Part B · Correlation and multicollinearity (VIF)

B. Correlation & VIF

Quantity / Function	Excel formula	What it means
Correlation r(X, Y)	`=CORREL(X_range, Y_range)` Example: `=CORREL(A2:A24, D2:D24)`	Measures strength and direction of linear association (–1 ≤ r ≤ 1). Rough guide: \|r\| < 0.3 → weak 0.3–0.7 → moderate > 0.7 → strong
Correlation matrix (4×4, by hand)	Use `=CORREL()` for each pair and mirror across the diagonal. Example: `=CORREL($A$2:$A$24, $B$2:$B$24)` → r(StudyHW,TutorHours)	Table of r’s for all pairs of variables (StudyHW, TutorHours, ExamPrep, FinalGrade). Large \|r\| among X’s signals possible multicollinearity.
VIF for a predictor Xⱼ (from R² of Xⱼ on other X’s)	1. Get R²ⱼ from regressing Xⱼ on other X’s (can use `RSQ` or `LINEST`). 2. Then compute: `=1 / (1 - R2j_cell)`	VIF tells how much the variance of βⱼ is inflated by collinearity. VIF ≈ 1–2 → no real concern. VIF ≈ 2–5 → noticeable collinearity. VIF > 5 → keep an eye on it. VIF > 10 → serious multicollinearity problem.
VIF via LINEST (example)	Example for StudyHours (X₁) regressed on SleepHours (X₂): `=1/(1-INDEX( LINEST(StudyHours_range, SleepHours_range, TRUE, TRUE), 3,1))`	Here row 3, column 1 of the `LINEST` output is R² for the regression of X₁ on X₂. Plug into 1/(1−R²) to get VIF for X₁.
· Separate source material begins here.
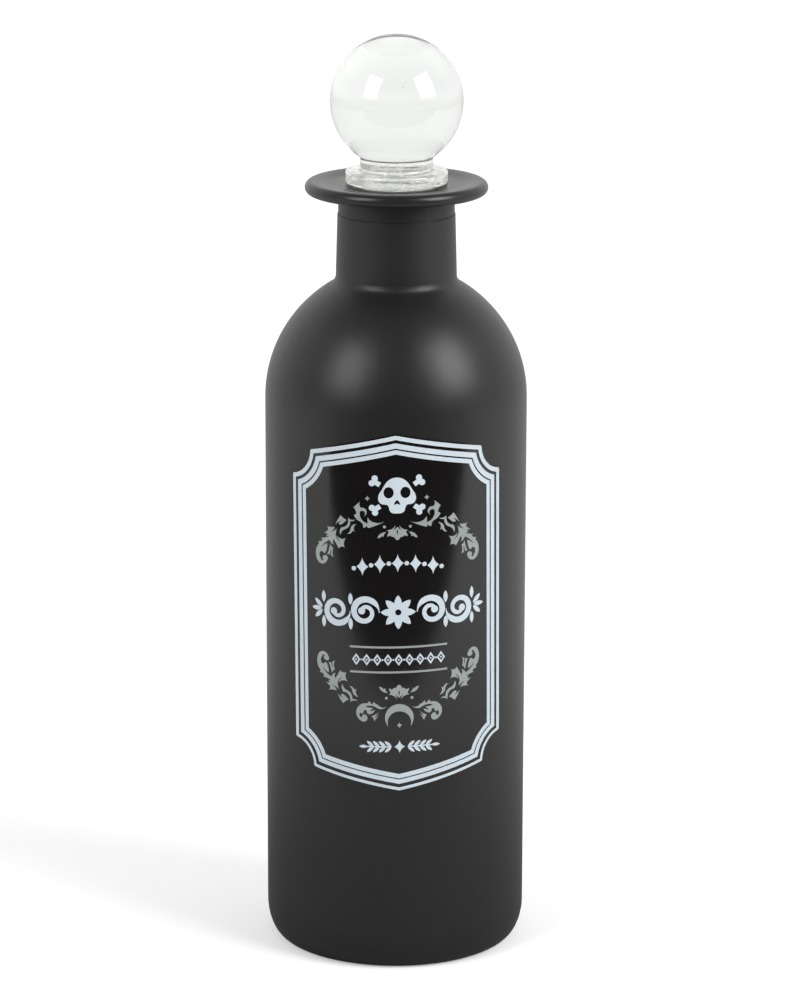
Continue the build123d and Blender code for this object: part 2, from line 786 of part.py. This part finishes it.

Part C · Influence diagnostics (Cook’s Distance)

C. Cook’s Distance (influence)

Quantity / Formula	Excel expression (pattern)	What it means / How to use
Standardized residual rᵢ	If residual eᵢ is in `E2`, leverage hᵢᵢ in `F2`, MSE in `$P$4`: `= E2 / ( SQRT($P$4) * SQRT(1 - F2) )`	Rescales residuals so they are comparable across observations, taking into account overall spread (MSE) and leverage. Large \|rᵢ\| indicates a point that doesn’t fit the line well.
Leverage hᵢᵢ	In the model-adequacy ICE, leverage is usually computed via matrix formulas; you can store hᵢᵢ in its own column (say `F2:F24`).	Measures how “far” the X-pattern of observation i is from the center of the X’s. High leverage points can pull the fitted line toward them.
Cook’s Distance Dᵢ (using rᵢ and hᵢᵢ)	With rᵢ in `G2`, hᵢᵢ in `F2`, and p = number of parameters (intercept + slopes) in `$Q$2`: `= (G2^2 * F2) / ( $Q$2 * (1 - F2) )`	Cook’s Distance measures how much all fitted β’s would change if observation i were removed. Rules of thumb: Dᵢ ≪ 1 → not influential. Dᵢ ≳ 1 → investigate (possible influential point). In diagnostic plots, points with large Dᵢ are often labelled separately.
Alternative Cook’s D formula (using eᵢ directly)	If you have raw residual eᵢ (E2), leverage hᵢᵢ (F2), MSE (P4), and p = number of parameters (Q2): `= (E2^2 * F2) / ( $Q$2 * $P$4 * (1 - F2)^2 )`	This is algebraically equivalent to the rᵢ-based formula above. Use whichever matches the quantities you’ve already computed in your sheet.

💡 How to use this page: When you’re working on Chapter 12 homework or ICE apps, keep this open as a “formula menu.” Find the quantity you need (β, R², Root MSE, correlation, VIF, or Cook’s D), copy the pattern, and then swap in your own cell ranges.